◆ **Material to process**:

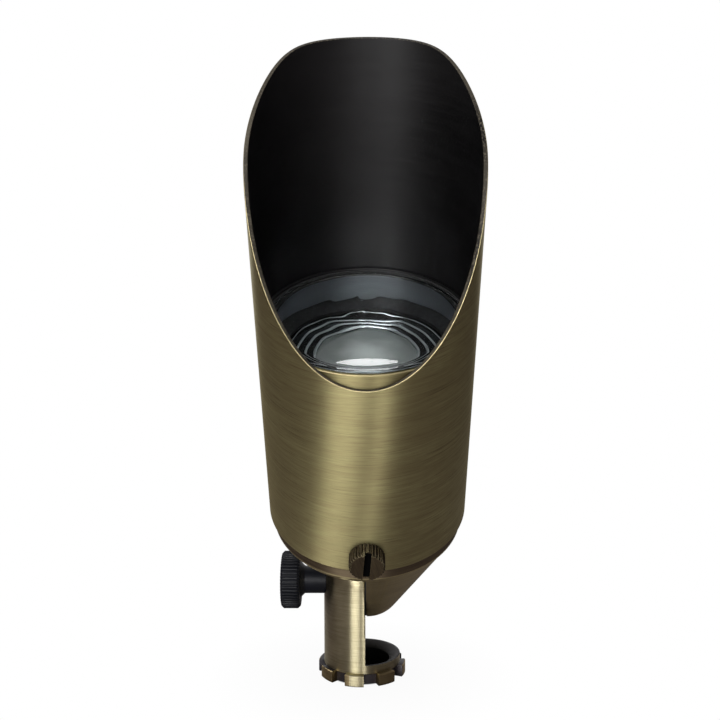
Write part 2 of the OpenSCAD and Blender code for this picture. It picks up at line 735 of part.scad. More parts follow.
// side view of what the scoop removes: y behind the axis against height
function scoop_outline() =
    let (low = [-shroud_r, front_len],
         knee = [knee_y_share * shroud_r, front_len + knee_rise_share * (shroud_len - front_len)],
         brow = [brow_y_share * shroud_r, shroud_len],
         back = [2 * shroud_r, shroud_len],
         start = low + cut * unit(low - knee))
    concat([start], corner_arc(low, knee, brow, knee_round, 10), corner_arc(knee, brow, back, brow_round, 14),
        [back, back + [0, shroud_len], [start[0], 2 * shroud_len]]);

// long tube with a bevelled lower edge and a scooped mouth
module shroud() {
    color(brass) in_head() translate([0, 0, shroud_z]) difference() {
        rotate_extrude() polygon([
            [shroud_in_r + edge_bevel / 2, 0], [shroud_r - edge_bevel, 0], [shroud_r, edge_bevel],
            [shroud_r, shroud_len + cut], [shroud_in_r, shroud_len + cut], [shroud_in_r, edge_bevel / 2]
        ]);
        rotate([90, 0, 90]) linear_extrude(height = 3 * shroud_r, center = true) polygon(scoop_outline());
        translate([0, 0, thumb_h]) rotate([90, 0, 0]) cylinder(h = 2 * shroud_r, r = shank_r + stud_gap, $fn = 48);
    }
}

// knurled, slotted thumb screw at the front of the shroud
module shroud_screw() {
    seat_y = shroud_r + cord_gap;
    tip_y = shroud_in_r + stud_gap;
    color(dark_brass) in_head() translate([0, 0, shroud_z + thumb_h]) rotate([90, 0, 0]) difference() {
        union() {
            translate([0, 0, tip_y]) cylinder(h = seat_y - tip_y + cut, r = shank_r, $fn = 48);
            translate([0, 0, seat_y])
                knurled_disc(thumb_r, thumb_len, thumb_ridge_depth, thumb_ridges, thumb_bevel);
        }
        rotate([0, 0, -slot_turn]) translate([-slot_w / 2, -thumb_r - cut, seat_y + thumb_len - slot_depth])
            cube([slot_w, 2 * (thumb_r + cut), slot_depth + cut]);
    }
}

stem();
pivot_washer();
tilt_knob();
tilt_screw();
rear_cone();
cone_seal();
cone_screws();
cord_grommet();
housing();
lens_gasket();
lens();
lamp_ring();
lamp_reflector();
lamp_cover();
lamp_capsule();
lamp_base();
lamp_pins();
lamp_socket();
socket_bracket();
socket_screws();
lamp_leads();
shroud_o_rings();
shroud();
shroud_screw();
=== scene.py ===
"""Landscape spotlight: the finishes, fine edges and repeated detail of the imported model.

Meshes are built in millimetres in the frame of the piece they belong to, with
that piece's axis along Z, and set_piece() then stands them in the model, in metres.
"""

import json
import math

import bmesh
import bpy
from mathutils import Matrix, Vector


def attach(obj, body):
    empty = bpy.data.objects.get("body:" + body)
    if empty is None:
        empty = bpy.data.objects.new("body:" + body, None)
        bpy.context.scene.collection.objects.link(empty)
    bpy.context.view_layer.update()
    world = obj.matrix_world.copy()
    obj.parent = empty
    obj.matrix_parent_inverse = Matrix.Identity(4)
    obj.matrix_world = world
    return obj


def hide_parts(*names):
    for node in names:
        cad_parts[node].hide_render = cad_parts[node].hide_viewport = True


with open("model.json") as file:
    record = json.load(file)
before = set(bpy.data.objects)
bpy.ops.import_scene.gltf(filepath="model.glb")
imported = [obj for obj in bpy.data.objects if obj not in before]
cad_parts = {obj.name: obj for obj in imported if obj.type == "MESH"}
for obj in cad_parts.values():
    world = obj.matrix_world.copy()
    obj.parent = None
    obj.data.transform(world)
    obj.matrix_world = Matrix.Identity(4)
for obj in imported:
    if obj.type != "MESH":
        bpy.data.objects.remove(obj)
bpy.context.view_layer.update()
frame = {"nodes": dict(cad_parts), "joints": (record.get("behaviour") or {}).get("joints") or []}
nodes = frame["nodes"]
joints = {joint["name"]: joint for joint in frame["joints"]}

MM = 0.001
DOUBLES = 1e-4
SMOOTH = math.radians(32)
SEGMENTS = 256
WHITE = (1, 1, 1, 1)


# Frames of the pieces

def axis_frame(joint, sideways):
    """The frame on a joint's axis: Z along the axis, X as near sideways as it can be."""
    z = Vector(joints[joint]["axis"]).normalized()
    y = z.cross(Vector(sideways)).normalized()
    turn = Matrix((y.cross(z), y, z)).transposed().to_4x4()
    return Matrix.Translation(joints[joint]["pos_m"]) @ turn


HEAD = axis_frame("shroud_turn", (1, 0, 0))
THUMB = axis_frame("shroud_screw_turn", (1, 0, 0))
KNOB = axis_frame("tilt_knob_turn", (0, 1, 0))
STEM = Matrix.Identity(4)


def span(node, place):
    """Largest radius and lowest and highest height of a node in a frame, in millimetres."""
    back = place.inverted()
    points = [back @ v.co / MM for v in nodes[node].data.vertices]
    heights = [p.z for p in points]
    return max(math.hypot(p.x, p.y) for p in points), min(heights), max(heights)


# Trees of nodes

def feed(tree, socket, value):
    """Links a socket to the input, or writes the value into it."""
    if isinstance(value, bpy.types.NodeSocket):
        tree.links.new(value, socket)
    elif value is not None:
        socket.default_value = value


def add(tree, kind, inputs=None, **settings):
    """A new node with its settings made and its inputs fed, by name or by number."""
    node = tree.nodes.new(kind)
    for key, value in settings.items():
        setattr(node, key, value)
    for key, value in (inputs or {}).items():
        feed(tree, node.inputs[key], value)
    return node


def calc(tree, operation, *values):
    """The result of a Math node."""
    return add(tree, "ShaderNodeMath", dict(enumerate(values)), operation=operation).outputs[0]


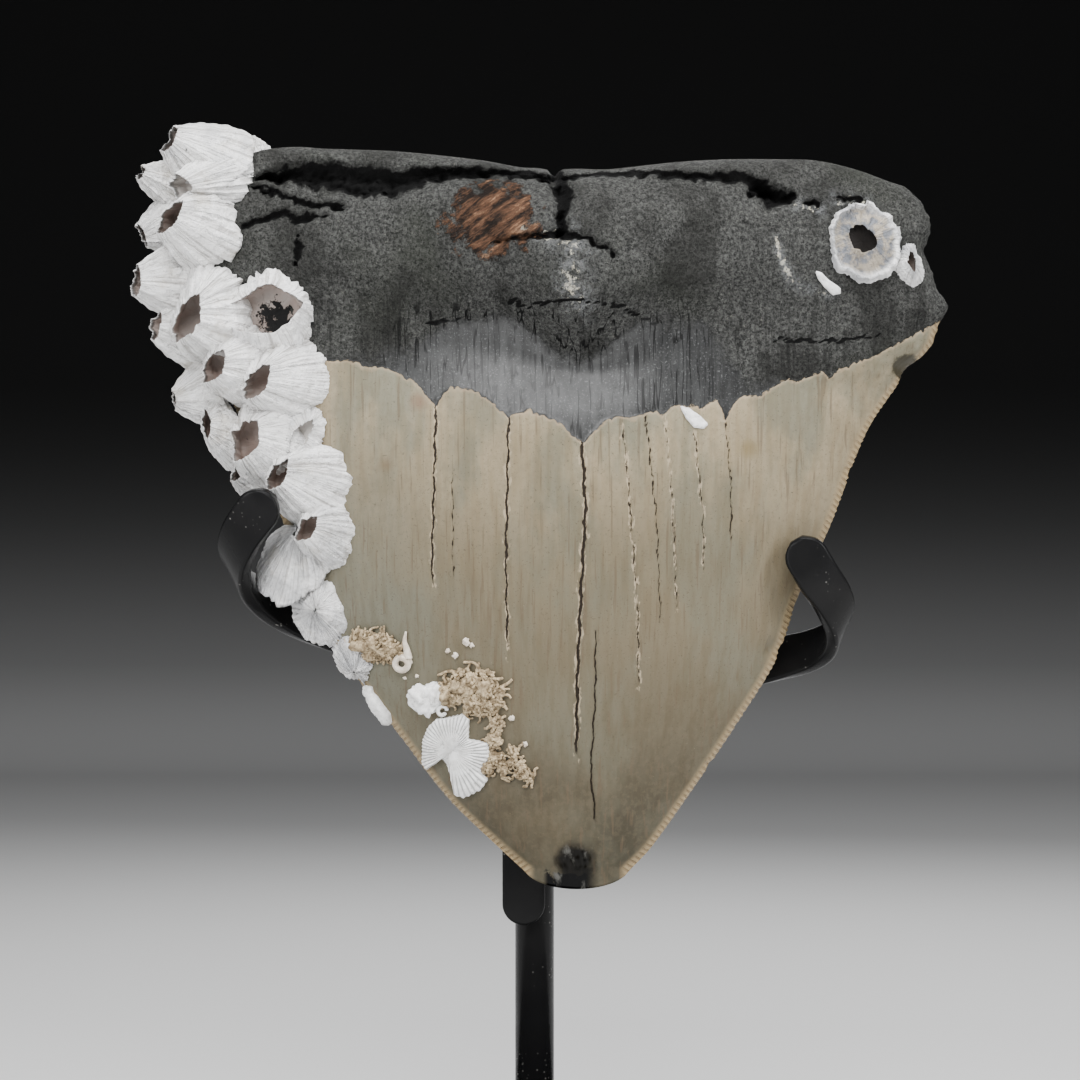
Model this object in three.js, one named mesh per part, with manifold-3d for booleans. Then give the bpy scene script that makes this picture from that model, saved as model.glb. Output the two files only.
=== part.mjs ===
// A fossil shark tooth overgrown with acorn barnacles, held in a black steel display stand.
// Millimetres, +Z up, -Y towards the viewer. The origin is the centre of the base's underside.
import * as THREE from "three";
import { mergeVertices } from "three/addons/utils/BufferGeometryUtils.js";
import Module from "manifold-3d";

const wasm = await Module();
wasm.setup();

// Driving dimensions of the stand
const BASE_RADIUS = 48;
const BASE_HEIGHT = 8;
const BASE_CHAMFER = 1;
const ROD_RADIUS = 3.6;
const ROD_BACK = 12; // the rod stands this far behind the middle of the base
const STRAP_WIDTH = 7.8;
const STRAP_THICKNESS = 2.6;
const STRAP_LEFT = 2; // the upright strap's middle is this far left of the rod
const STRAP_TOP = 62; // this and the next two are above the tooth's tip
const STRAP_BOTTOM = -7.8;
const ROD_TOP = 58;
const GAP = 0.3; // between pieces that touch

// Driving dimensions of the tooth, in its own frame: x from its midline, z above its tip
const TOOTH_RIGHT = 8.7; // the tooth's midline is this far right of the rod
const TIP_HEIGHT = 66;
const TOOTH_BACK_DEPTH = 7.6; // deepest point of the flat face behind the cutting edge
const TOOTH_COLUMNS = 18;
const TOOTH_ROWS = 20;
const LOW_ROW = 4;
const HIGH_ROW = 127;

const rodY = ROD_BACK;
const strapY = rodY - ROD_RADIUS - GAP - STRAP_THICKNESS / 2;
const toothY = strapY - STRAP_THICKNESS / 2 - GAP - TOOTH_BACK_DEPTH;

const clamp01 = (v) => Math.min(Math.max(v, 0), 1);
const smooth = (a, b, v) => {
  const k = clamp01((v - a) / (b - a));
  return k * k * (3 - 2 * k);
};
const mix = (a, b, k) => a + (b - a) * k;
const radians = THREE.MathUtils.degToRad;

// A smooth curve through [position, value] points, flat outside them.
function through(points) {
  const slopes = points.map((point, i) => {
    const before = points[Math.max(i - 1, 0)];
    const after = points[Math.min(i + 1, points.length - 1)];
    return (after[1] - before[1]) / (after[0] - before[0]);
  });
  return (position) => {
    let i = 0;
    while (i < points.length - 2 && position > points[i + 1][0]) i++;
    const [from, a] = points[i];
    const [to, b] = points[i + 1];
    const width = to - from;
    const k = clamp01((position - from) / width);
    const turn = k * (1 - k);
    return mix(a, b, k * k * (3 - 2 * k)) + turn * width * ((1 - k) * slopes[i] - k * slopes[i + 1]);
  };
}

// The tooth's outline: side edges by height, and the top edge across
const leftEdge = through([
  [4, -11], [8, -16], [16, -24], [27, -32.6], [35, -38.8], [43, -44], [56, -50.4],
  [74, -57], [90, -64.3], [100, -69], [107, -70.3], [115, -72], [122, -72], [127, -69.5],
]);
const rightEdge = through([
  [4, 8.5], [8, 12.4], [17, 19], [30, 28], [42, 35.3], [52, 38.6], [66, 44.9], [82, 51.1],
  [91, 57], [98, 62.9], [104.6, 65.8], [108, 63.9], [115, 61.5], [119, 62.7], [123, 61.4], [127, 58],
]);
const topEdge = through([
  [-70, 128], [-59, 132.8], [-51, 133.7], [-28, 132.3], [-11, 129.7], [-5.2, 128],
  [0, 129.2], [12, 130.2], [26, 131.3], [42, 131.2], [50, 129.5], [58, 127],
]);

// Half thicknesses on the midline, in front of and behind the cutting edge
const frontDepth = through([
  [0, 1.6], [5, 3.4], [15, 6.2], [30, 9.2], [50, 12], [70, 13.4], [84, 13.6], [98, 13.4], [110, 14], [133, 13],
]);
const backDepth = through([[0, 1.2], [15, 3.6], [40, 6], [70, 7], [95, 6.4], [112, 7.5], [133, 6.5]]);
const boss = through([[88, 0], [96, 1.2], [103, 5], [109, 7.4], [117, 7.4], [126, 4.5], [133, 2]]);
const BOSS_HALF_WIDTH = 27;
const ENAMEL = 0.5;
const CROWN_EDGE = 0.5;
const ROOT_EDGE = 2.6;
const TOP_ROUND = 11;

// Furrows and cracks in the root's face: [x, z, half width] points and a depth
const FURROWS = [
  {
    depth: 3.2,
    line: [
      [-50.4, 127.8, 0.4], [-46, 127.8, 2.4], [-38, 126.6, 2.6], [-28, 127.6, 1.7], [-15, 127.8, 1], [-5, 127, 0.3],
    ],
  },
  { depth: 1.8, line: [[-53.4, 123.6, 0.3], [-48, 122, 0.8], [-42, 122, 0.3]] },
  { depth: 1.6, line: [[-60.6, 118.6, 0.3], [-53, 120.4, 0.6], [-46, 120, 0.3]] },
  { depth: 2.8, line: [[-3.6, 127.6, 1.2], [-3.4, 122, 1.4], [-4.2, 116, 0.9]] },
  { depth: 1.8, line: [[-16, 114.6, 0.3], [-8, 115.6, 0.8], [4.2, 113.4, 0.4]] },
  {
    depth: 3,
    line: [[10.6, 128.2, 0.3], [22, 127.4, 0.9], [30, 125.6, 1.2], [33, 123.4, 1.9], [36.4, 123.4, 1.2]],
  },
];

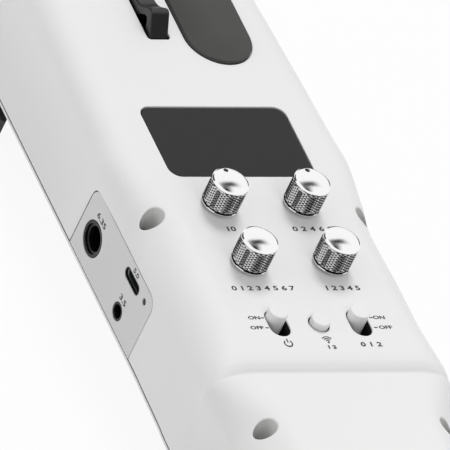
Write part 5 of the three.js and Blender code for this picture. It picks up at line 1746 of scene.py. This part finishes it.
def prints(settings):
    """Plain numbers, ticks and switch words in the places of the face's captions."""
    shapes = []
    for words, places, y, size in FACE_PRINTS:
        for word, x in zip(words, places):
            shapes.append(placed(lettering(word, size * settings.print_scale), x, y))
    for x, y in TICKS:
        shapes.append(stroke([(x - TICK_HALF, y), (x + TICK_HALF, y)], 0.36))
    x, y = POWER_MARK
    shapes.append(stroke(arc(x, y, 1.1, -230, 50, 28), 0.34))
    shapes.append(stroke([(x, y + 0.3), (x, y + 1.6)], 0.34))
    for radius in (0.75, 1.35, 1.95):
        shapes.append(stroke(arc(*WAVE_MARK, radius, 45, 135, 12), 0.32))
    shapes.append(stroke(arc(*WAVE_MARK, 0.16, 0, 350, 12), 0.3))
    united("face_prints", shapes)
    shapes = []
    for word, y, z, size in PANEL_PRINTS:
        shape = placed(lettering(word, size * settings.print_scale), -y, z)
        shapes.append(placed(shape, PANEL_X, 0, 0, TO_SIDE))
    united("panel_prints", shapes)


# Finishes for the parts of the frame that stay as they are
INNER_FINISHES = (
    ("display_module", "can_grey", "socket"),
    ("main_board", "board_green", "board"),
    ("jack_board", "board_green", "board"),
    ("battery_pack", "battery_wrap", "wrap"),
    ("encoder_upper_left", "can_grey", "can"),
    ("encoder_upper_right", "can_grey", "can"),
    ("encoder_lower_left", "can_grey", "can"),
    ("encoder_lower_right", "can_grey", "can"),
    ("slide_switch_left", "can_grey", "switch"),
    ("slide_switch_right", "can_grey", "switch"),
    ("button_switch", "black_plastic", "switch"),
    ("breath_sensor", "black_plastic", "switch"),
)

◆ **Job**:
Repeat, unchanged, every line from the one that contains "cord_grommet();" to the one that contains "bpy.data.objects.remove(obj)", including both, and no other line.

◆ **Solution to this task**:
cord_grommet();
housing();
lens_gasket();
lens();
lamp_ring();
lamp_reflector();
lamp_cover();
lamp_capsule();
lamp_base();
lamp_pins();
lamp_socket();
socket_bracket();
socket_screws();
lamp_leads();
shroud_o_rings();
shroud();
shroud_screw();
=== scene.py ===
"""Landscape spotlight: the finishes, fine edges and repeated detail of the imported model.

Meshes are built in millimetres in the frame of the piece they belong to, with
that piece's axis along Z, and set_piece() then stands them in the model, in metres.
"""

import json
import math

import bmesh
import bpy
from mathutils import Matrix, Vector


def attach(obj, body):
    empty = bpy.data.objects.get("body:" + body)
    if empty is None:
        empty = bpy.data.objects.new("body:" + body, None)
        bpy.context.scene.collection.objects.link(empty)
    bpy.context.view_layer.update()
    world = obj.matrix_world.copy()
    obj.parent = empty
    obj.matrix_parent_inverse = Matrix.Identity(4)
    obj.matrix_world = world
    return obj


def hide_parts(*names):
    for node in names:
        cad_parts[node].hide_render = cad_parts[node].hide_viewport = True


with open("model.json") as file:
    record = json.load(file)
before = set(bpy.data.objects)
bpy.ops.import_scene.gltf(filepath="model.glb")
imported = [obj for obj in bpy.data.objects if obj not in before]
cad_parts = {obj.name: obj for obj in imported if obj.type == "MESH"}
for obj in cad_parts.values():
    world = obj.matrix_world.copy()
    obj.parent = None
    obj.data.transform(world)
    obj.matrix_world = Matrix.Identity(4)
for obj in imported:
    if obj.type != "MESH":
        bpy.data.objects.remove(obj)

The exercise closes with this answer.